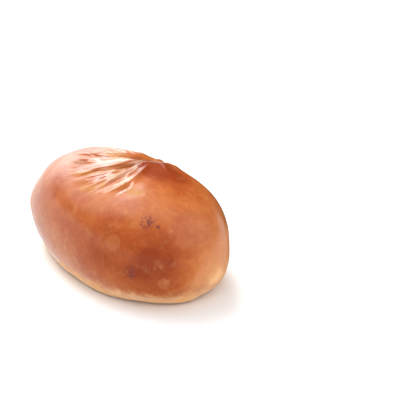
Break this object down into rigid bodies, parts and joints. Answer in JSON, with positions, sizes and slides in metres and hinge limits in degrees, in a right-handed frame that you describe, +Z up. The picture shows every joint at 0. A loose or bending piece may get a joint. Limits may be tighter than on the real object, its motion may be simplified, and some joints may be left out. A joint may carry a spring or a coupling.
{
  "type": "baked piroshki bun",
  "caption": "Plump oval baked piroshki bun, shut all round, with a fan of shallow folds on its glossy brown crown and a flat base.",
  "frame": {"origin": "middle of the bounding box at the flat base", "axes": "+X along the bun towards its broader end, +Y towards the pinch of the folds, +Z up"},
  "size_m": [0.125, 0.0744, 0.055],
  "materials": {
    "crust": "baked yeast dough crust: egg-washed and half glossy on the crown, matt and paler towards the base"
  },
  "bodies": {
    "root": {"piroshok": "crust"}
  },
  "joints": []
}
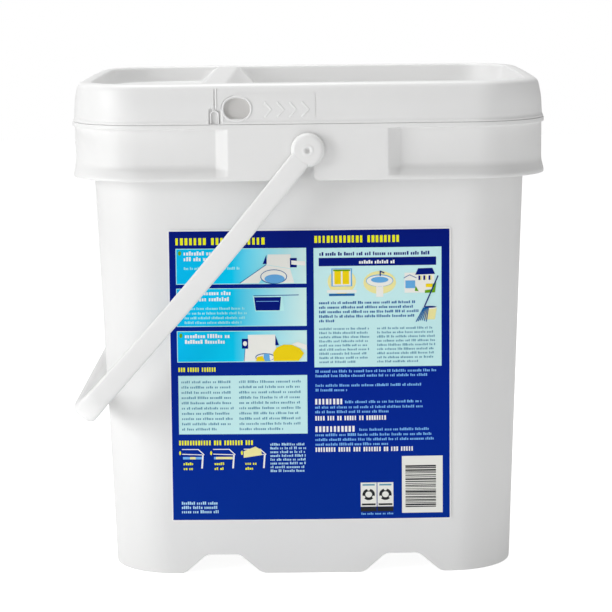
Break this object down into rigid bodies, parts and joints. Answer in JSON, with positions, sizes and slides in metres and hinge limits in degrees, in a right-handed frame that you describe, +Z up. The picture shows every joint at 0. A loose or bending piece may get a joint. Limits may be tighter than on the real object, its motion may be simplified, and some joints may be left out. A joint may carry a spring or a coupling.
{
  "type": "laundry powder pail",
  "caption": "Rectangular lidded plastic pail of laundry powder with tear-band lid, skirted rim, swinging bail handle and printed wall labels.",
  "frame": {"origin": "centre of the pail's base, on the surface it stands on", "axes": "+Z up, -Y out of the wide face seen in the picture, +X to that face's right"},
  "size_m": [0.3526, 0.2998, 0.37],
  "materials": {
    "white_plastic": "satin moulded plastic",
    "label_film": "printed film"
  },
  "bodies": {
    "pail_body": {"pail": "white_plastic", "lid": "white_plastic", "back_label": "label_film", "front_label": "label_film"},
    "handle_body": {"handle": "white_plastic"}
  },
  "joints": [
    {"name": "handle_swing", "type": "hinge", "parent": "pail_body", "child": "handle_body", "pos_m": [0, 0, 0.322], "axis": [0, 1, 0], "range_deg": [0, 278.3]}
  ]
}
################
■ To be done ■
Extract the complete listing above, reproducing each line exactly.

■ Completed task ■
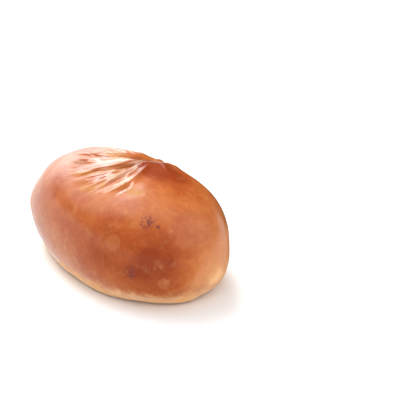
Break this object down into rigid bodies, parts and joints. Answer in JSON, with positions, sizes and slides in metres and hinge limits in degrees, in a right-handed frame that you describe, +Z up. The picture shows every joint at 0. A loose or bending piece may get a joint. Limits may be tighter than on the real object, its motion may be simplified, and some joints may be left out. A joint may carry a spring or a coupling.
{
  "type": "baked piroshki bun",
  "caption": "Plump oval baked piroshki bun, shut all round, with a fan of shallow folds on its glossy brown crown and a flat base.",
  "frame": {"origin": "middle of the bounding box at the flat base", "axes": "+X along the bun towards its broader end, +Y towards the pinch of the folds, +Z up"},
  "size_m": [0.125, 0.0744, 0.055],
  "materials": {
    "crust": "baked yeast dough crust: egg-washed and half glossy on the crown, matt and paler towards the base"
  },
  "bodies": {
    "root": {"piroshok": "crust"}
  },
  "joints": []
}
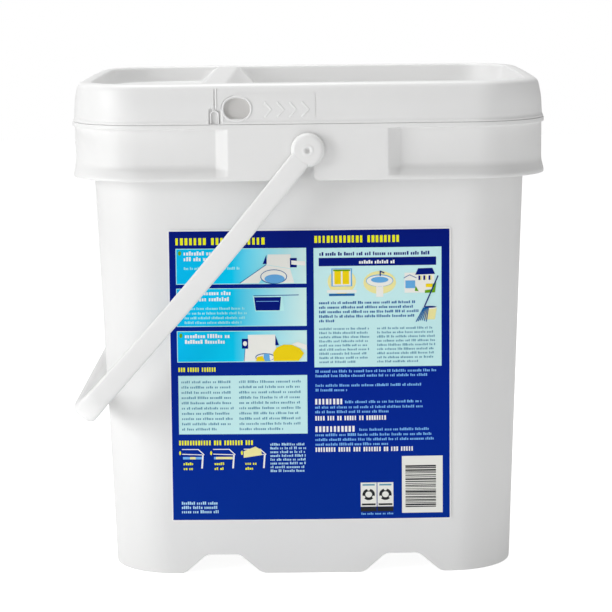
Break this object down into rigid bodies, parts and joints. Answer in JSON, with positions, sizes and slides in metres and hinge limits in degrees, in a right-handed frame that you describe, +Z up. The picture shows every joint at 0. A loose or bending piece may get a joint. Limits may be tighter than on the real object, its motion may be simplified, and some joints may be left out. A joint may carry a spring or a coupling.
{
  "type": "laundry powder pail",
  "caption": "Rectangular lidded plastic pail of laundry powder with tear-band lid, skirted rim, swinging bail handle and printed wall labels.",
  "frame": {"origin": "centre of the pail's base, on the surface it stands on", "axes": "+Z up, -Y out of the wide face seen in the picture, +X to that face's right"},
  "size_m": [0.3526, 0.2998, 0.37],
  "materials": {
    "white_plastic": "satin moulded plastic",
    "label_film": "printed film"
  },
  "bodies": {
    "pail_body": {"pail": "white_plastic", "lid": "white_plastic", "back_label": "label_film", "front_label": "label_film"},
    "handle_body": {"handle": "white_plastic"}
  },
  "joints": [
    {"name": "handle_swing", "type": "hinge", "parent": "pail_body", "child": "handle_body", "pos_m": [0, 0, 0.322], "axis": [0, 1, 0], "range_deg": [0, 278.3]}
  ]
}